The war of words was triggered by Prof. Kibwana’s New Year message, in which he lamented the continued closure of the Makindu Pulses Factory, describing it as a missed opportunity for farmers and the rural economy. Kibwana argued that Makueni’s heavy reliance on pulses such as green grams (ndengu), pigeon peas (mbaazi), and cowpeas (kunde) could translate into significant economic gains through deliberate value addition.

“The idle Makindu pulses factory stands as a lost opportunity. Bringing it back would ease pressure on farmers and revitalize the local pulses industry,” Kibwana stated, adding that he was saddened the facility closed after he left office in 2022.
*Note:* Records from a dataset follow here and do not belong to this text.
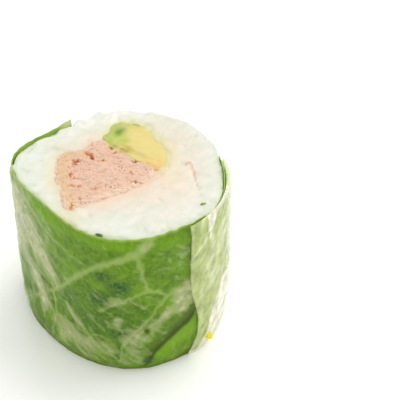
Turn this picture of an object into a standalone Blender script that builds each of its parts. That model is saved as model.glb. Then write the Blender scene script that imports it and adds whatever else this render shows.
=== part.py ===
"""One piece of a tuna and avocado roll, standing on a knife cut.

Rice is rolled round a core of flaked tuna and a strip of avocado. A lettuce leaf
goes round the rice and a sheet of rice paper round the leaf. The piece is a short
length of that roll between two cuts, so every layer runs from one cut to the other.

Metres, +Z up along the roll, origin on the table under the middle of the roll.
Angles are in degrees, anticlockwise from +X seen from above; the side that faces
-Y is called the front.
"""

import math
import random

import bmesh
import bpy
from mathutils import Matrix, Vector

MM = 0.001

# Driving sizes
HEIGHT = 33.6 * MM  # from one knife cut to the other, at the middle
CUT_RISE = 0.7 * MM  # the upper cut is tilted: this much higher at the front left
CUT_RISE_ANGLE = 230
MEAN_RADIUS = 20.8 * MM  # to the outside of one turn of rice paper
PAPER_THICK = 0.35 * MM
LEAF_THICK = 0.5 * MM
GAP = 0.3 * MM  # kept between neighbouring layers
GRAIN = Vector((2.75, 1.12, 1.0)) * MM  # half the length, width and depth of a cooked grain
FLAKE = Vector((1.9, 0.75, 0.65)) * MM  # the same for a flake of tuna

# How the outline seen from above leaves a circle: waves round the roll, depth, first crest
OUTLINE_WAVES = (
    (1, 0.36 * MM, 29),
    (2, 1.25 * MM, -54),
    (3, 0.53 * MM, 52),
    (4, 0.63 * MM, -7),
    (5, 0.11 * MM, 17),
)

# How far the wrap draws in at the two cuts, and over what height
FOOT_TUCK = 0.85 * MM
FOOT_TUCK_HEIGHT = 6 * MM
FOOT_SPREAD = 1.4 * MM  # at the front left it spreads instead
FOOT_SPREAD_HEIGHT = 14 * MM
FOOT_SPREAD_ANGLE = 217
FOOT_SPREAD_HALF_WIDTH = 50
RIM_TUCK = 0.25 * MM
RIM_TUCK_HEIGHT = 2 * MM
RIPPLE = 0.1 * MM

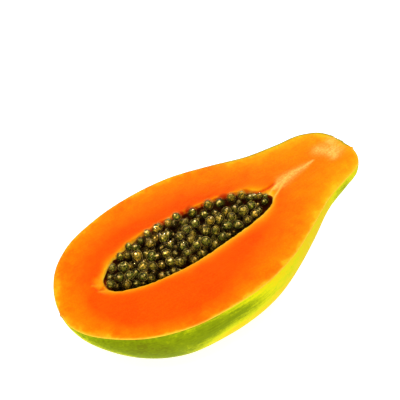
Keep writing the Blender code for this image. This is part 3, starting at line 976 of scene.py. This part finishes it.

Governor Mutula Kilonzo Jnr swiftly dismissed the claims, terming them inaccurate and misleading. In a detailed response, Mutula said the factory was among several stalled World Bank–supported projects his administration inherited in a state of disrepair and without clear operational frameworks.

“When I got into office, we found many stalled projects. Makindu was one of them. There was no business plan handed over, or it was hidden,” Mutula said. He noted that the facility had leaking roofs, stored produce during a drought without an approved disposal or sale mechanism under the Finance Act, and had been flagged by auditors soon after.

The governor further revealed that the factory faced serious legal and operational challenges, including licensing hurdles, lack of a KRA PIN, and only one remaining staff member. While designed to process up to 32,000 tonnes per day, Mutula argued that current production levels in Makueni could not sustain such capacity.

“It was obvious we do not have the production capacity. The factory can serve the whole of Eastern and Southern counties, but we must first increase output,” he said, pointing to newly formed farmer Saccos, seed distribution, fertilizer depots, and feasibility studies conducted through the Sustainable Urban Economic Development (SUEDE) programme to attract private investors.

Kibwana, however, escalated the criticism, insisting that the county he handed over was stable, functional, and consistently ranked among top performers with clean audit outcomes. He accused Mutula’s administration of neglecting strategic economic initiatives such as the Kitise Poultry Abattoir, Makueni Universal Healthcare, and the Makueni Milk Project.

“Endless complaints about leaking roofs, absent business plans, and inherited challenges only expose a failure of leadership. Governance is about fixing problems, not lamenting them,” Kibwana said, warning that the neglect of high-impact projects would ultimately be judged by the people of Makueni.

He also questioned budgetary decisions made after 2022, alleging that supplementary budgets disrupted ongoing projects, including the diversion of funds earmarked for Kikima Hospital, and raised concerns over variations to already procured projects such as Mukuyuni Market.

In response, Governor Mutula defended his leadership, saying he had embraced county staff rather than purging them, absorbed inherited liabilities—including a Sh150 million pension bill—and managed governance amid shrinking national transfers, economic downturns, and climate shocks.

On Kitise Poultry Abattoir, Mutula said technical assessments found the facility unsuitable for food handling due to its timber roofing, describing it as a “nearly lost investment” that would require rebuilding or repurposing.

“Funds have not been forthcoming. Counties are operating on deficits despite increased own-source revenue,” he said, adding that challenges facing agriculture were national in nature, with key resources still controlled by the national government.

Despite the heated exchange, Mutula maintained he had avoided apportioning blame, describing restraint as a hallmark of leadership, while reaffirming his commitment to leaving Makueni in a better state for future administrations.

The public spat has drawn significant attention, with residents closely watching how the county’s stalled projects—seen as potential game changers for agriculture and industrialization—will be resolved. 

As both leaders invoke accountability to the people of Makueni, the debate underscores a broader national question: how counties can balance inherited challenges, political transitions, and long-term economic planning under devolution.